* BEGIN *
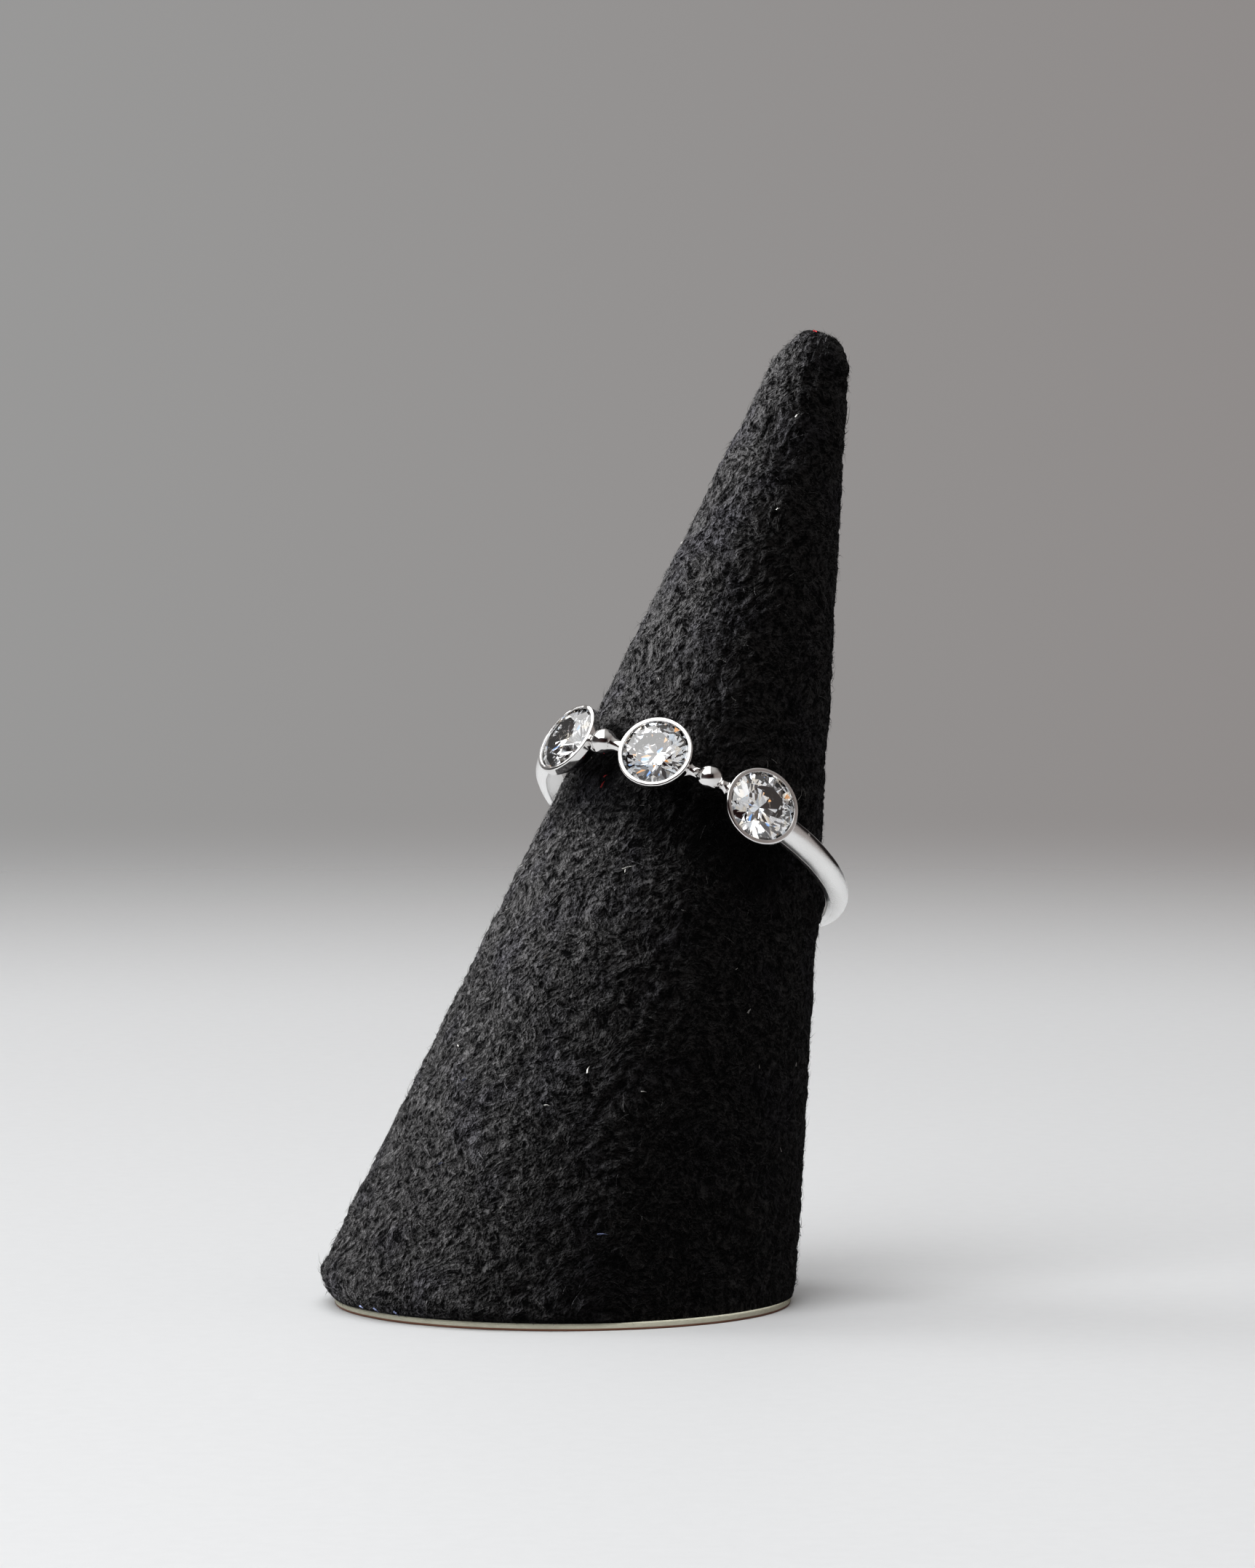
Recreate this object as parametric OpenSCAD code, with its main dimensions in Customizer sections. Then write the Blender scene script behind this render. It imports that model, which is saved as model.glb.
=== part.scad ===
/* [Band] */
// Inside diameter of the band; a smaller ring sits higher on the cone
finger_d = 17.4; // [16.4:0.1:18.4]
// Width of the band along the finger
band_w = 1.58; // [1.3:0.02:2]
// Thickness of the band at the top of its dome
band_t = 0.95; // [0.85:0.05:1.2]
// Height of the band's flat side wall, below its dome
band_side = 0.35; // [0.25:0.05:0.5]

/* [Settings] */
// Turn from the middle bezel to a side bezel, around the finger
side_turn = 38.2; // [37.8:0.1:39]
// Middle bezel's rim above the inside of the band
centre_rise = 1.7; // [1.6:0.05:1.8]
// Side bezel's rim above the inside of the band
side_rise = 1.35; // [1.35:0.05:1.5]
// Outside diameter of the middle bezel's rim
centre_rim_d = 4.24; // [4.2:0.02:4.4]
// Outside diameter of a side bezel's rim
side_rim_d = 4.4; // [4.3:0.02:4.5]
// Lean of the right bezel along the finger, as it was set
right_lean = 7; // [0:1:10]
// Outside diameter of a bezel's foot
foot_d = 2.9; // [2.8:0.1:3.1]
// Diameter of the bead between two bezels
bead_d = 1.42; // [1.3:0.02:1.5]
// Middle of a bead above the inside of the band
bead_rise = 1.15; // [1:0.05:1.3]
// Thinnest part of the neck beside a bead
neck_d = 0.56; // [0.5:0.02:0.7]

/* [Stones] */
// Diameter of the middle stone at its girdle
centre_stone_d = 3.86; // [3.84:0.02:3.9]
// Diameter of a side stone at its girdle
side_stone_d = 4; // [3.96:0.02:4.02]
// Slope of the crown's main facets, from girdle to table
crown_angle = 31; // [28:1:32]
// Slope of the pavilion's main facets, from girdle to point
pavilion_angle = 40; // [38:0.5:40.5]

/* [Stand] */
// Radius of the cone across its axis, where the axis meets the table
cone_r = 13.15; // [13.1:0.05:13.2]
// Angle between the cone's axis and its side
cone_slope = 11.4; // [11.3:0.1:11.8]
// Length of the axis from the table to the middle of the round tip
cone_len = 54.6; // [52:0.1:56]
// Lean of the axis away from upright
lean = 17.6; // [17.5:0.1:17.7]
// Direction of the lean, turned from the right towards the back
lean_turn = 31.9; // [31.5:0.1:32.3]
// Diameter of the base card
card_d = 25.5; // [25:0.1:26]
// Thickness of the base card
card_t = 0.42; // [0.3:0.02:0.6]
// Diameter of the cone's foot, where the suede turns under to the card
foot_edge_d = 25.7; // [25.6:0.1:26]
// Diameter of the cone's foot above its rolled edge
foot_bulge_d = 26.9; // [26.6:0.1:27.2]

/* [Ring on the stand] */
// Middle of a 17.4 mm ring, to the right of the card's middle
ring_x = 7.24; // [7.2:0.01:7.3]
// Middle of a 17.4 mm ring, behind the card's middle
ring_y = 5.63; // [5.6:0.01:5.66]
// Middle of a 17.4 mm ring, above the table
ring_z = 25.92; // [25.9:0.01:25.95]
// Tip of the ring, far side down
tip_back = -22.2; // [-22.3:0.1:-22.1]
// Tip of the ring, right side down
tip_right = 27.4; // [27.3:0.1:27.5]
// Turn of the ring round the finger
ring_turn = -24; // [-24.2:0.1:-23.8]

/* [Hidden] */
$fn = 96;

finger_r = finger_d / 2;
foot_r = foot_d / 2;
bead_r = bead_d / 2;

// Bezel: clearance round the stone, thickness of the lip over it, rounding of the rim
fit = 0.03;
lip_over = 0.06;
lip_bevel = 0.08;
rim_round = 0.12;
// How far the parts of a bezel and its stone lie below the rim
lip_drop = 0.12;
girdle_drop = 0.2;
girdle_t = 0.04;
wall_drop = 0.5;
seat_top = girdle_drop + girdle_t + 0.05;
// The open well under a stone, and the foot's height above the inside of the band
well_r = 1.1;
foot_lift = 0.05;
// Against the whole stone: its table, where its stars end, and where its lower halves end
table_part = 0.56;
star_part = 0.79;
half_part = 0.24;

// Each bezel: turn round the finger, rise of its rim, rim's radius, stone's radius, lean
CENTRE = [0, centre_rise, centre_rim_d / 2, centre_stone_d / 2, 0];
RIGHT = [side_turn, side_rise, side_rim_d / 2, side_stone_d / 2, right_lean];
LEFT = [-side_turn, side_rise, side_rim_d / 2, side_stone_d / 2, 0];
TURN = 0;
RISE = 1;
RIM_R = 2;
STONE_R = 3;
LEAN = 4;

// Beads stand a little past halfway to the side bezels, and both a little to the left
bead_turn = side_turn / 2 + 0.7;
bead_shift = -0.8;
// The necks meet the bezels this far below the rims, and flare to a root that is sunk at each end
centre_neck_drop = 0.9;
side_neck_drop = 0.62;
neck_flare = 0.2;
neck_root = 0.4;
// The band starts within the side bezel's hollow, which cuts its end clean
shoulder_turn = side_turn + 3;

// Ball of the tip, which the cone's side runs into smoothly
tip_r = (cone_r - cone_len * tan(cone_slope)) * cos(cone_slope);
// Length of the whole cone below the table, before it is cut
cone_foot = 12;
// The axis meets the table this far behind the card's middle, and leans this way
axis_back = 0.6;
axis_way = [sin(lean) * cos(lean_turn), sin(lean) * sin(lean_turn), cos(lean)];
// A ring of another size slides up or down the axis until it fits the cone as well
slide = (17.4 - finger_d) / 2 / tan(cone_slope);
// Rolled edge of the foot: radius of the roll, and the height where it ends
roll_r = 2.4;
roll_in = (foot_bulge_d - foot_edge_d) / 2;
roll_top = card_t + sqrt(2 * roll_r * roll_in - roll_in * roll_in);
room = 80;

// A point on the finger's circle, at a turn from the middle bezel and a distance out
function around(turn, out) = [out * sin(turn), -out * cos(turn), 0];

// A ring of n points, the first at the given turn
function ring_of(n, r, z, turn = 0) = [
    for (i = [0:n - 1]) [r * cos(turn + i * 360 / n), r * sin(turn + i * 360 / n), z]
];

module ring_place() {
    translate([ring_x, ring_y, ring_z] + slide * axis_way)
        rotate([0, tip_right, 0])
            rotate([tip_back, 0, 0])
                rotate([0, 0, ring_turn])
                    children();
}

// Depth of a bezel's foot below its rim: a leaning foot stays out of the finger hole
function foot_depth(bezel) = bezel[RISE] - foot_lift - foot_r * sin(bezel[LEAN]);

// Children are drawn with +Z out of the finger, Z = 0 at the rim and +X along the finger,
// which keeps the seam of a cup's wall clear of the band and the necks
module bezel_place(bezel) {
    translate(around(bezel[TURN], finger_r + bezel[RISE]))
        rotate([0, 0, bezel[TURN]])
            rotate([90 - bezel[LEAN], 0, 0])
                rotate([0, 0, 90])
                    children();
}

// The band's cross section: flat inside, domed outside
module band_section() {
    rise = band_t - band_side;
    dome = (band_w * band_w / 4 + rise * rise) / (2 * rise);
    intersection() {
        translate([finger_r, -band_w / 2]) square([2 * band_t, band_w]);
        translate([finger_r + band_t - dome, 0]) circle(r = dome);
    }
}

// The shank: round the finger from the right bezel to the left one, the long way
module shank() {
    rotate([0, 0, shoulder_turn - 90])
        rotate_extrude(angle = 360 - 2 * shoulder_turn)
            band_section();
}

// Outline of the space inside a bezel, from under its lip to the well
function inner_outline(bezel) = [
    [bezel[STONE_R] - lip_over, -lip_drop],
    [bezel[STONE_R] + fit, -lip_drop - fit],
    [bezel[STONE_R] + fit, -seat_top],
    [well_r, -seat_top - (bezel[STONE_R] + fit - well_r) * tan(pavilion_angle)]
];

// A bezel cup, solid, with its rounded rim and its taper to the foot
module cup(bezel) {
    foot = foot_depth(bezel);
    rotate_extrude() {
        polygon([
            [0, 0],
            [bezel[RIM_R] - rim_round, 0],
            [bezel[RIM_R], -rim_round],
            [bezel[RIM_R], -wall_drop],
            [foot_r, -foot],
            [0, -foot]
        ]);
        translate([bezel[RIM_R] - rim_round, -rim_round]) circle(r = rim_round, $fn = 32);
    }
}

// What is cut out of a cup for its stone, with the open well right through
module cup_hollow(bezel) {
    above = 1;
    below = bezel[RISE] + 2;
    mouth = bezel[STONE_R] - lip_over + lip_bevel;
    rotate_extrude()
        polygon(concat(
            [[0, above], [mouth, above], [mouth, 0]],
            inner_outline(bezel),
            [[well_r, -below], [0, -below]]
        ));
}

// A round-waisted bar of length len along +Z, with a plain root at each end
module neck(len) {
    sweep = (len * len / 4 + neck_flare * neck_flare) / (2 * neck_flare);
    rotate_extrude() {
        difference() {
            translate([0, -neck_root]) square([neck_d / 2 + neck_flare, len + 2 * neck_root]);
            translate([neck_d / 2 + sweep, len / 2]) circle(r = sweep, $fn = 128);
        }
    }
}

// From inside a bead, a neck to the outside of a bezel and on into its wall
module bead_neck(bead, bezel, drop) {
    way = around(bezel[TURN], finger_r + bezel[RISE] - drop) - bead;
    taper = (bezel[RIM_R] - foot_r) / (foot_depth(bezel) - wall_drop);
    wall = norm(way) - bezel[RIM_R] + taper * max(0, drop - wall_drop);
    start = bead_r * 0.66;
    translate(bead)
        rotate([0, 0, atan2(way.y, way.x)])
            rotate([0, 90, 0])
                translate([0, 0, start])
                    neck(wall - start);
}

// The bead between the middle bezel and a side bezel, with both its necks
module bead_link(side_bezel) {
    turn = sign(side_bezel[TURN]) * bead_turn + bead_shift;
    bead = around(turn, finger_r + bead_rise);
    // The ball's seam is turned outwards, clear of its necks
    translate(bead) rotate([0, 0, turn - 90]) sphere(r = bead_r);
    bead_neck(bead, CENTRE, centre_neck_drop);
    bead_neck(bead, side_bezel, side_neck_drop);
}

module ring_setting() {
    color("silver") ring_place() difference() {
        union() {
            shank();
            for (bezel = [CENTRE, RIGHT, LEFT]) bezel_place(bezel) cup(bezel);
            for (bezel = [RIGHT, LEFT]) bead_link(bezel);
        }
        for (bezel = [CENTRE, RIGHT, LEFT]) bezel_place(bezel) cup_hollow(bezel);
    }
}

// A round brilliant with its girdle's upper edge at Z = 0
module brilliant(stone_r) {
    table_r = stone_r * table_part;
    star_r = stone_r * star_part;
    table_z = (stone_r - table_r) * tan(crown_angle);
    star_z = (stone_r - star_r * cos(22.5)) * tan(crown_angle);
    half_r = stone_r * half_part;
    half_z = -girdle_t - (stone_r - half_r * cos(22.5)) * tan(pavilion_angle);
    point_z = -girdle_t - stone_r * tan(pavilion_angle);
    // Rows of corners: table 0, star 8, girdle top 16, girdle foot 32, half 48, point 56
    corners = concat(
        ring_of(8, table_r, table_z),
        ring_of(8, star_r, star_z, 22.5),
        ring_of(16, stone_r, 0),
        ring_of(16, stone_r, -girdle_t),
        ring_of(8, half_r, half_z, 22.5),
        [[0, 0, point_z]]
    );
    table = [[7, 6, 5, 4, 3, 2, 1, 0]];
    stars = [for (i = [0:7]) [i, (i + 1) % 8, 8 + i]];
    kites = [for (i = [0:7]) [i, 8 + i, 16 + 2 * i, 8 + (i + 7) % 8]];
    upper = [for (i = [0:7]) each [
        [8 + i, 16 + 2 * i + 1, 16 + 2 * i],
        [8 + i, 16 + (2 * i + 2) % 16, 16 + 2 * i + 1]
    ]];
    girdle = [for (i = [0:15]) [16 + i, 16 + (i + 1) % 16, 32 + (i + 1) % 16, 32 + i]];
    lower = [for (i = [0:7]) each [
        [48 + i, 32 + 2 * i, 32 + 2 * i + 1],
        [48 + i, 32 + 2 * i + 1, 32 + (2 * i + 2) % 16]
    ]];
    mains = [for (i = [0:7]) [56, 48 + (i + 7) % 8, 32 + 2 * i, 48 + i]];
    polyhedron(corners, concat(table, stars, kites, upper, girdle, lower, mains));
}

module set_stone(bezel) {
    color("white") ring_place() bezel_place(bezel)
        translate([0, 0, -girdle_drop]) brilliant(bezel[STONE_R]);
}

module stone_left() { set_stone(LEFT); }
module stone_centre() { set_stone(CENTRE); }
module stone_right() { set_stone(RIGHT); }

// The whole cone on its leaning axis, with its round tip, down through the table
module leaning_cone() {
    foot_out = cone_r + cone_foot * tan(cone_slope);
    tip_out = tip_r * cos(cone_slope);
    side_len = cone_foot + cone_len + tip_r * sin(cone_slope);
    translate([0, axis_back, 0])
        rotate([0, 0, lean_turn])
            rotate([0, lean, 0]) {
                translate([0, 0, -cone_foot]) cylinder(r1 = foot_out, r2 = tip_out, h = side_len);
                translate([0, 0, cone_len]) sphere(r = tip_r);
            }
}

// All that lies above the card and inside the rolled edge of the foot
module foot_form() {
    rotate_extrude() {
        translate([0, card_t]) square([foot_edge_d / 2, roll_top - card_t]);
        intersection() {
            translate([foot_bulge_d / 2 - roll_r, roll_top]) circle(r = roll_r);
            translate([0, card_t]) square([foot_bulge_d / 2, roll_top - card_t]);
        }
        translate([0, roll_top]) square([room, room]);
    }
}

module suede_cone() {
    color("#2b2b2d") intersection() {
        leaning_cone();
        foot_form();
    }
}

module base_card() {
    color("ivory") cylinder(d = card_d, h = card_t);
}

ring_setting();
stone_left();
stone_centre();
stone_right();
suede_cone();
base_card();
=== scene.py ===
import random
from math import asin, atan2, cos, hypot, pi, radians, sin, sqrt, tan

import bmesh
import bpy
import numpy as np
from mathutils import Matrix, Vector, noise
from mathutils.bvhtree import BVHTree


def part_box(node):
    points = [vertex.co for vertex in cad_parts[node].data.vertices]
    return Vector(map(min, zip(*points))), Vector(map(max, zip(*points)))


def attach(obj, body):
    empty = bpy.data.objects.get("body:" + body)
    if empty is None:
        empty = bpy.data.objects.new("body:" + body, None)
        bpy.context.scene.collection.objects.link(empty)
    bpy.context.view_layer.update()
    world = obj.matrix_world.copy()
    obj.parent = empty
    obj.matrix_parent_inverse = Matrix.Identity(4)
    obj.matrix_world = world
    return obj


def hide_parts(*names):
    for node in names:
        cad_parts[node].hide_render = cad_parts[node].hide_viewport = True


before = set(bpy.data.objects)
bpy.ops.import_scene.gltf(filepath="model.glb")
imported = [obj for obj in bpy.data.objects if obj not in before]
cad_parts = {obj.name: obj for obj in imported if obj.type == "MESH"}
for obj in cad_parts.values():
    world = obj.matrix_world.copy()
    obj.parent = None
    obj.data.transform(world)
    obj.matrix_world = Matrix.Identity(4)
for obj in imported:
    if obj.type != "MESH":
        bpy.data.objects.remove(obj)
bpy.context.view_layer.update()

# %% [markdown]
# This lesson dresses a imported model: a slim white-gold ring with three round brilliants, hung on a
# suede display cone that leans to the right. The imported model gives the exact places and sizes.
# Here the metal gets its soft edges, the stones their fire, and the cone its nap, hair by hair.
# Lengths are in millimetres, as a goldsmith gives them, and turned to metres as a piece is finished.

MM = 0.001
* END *
INSTRUCTION> Begin with the first line of the listing and copy exactly through the line that contains "pavilion_angle = 40; // [38:0.5:40.5]", please, keeping both ends and leaving out everything after.

SOLUTION FOR THIS TASK>
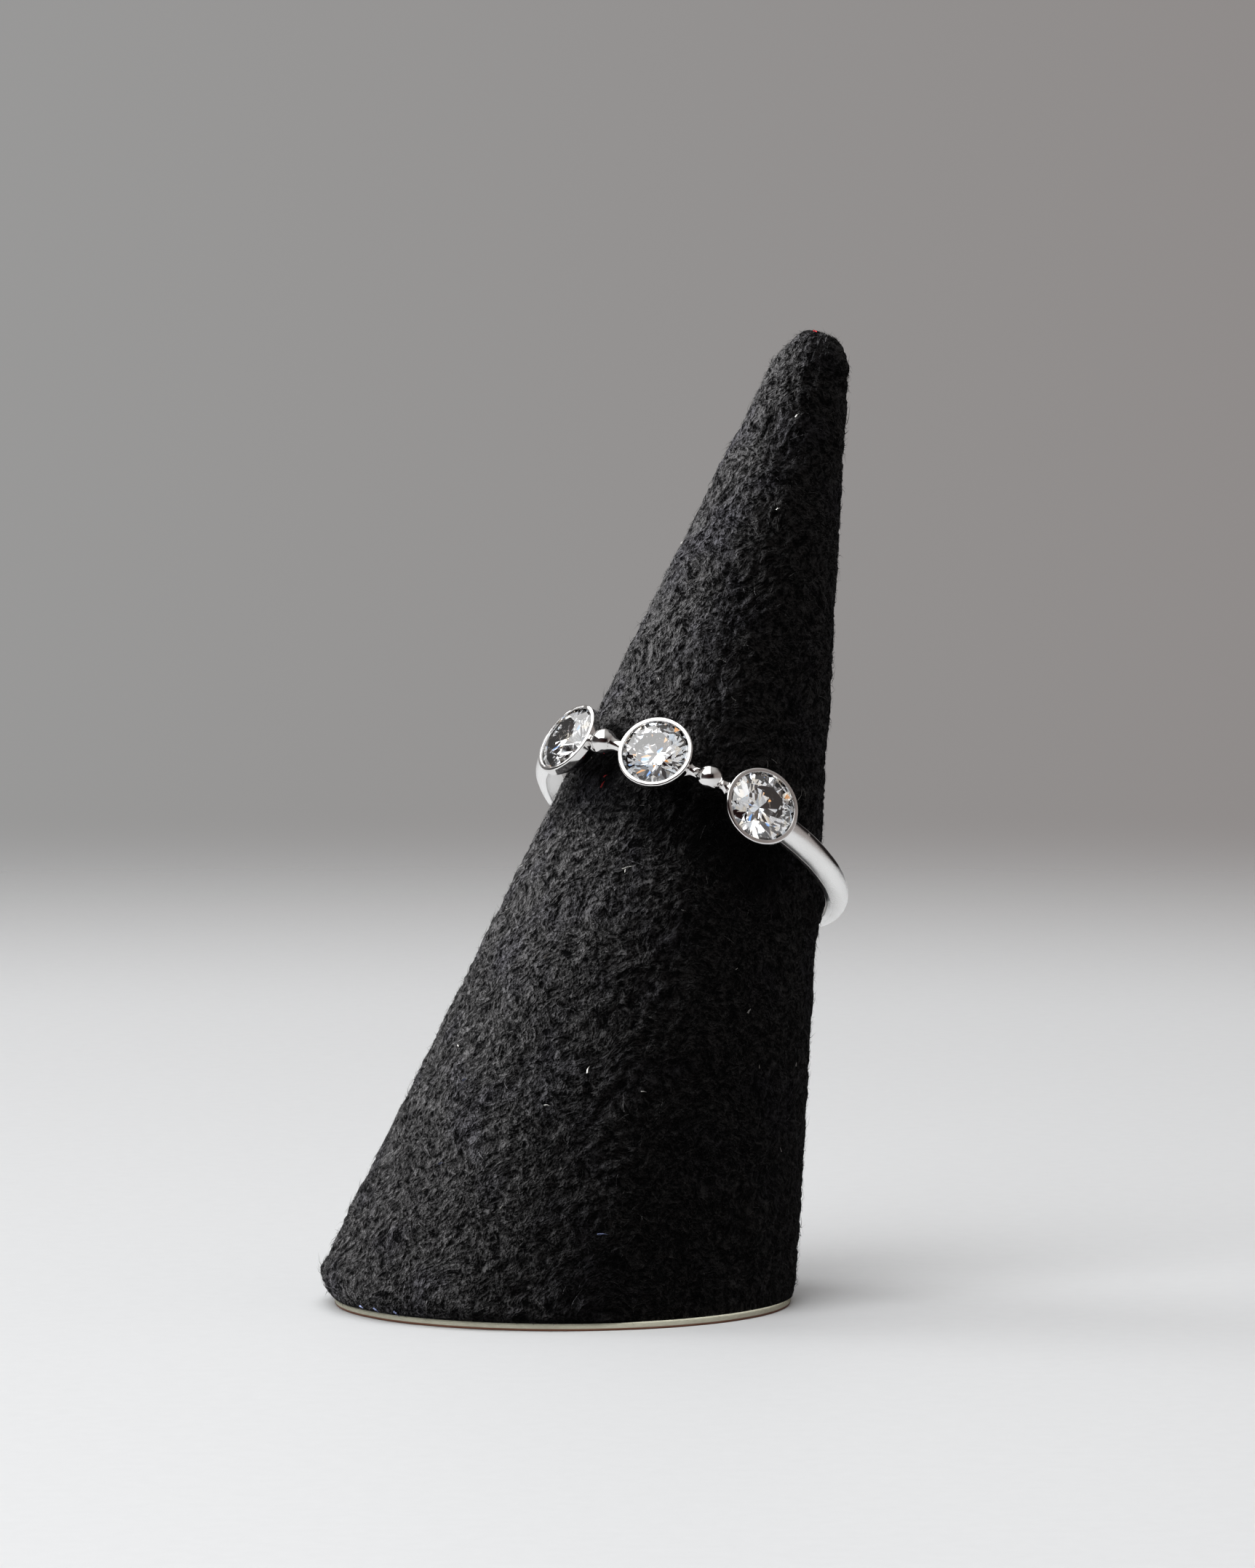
Recreate this object as parametric OpenSCAD code, with its main dimensions in Customizer sections. Then write the Blender scene script behind this render. It imports that model, which is saved as model.glb.
=== part.scad ===
/* [Band] */
// Inside diameter of the band; a smaller ring sits higher on the cone
finger_d = 17.4; // [16.4:0.1:18.4]
// Width of the band along the finger
band_w = 1.58; // [1.3:0.02:2]
// Thickness of the band at the top of its dome
band_t = 0.95; // [0.85:0.05:1.2]
// Height of the band's flat side wall, below its dome
band_side = 0.35; // [0.25:0.05:0.5]

/* [Settings] */
// Turn from the middle bezel to a side bezel, around the finger
side_turn = 38.2; // [37.8:0.1:39]
// Middle bezel's rim above the inside of the band
centre_rise = 1.7; // [1.6:0.05:1.8]
// Side bezel's rim above the inside of the band
side_rise = 1.35; // [1.35:0.05:1.5]
// Outside diameter of the middle bezel's rim
centre_rim_d = 4.24; // [4.2:0.02:4.4]
// Outside diameter of a side bezel's rim
side_rim_d = 4.4; // [4.3:0.02:4.5]
// Lean of the right bezel along the finger, as it was set
right_lean = 7; // [0:1:10]
// Outside diameter of a bezel's foot
foot_d = 2.9; // [2.8:0.1:3.1]
// Diameter of the bead between two bezels
bead_d = 1.42; // [1.3:0.02:1.5]
// Middle of a bead above the inside of the band
bead_rise = 1.15; // [1:0.05:1.3]
// Thinnest part of the neck beside a bead
neck_d = 0.56; // [0.5:0.02:0.7]

/* [Stones] */
// Diameter of the middle stone at its girdle
centre_stone_d = 3.86; // [3.84:0.02:3.9]
// Diameter of a side stone at its girdle
side_stone_d = 4; // [3.96:0.02:4.02]
// Slope of the crown's main facets, from girdle to table
crown_angle = 31; // [28:1:32]
// Slope of the pavilion's main facets, from girdle to point
pavilion_angle = 40; // [38:0.5:40.5]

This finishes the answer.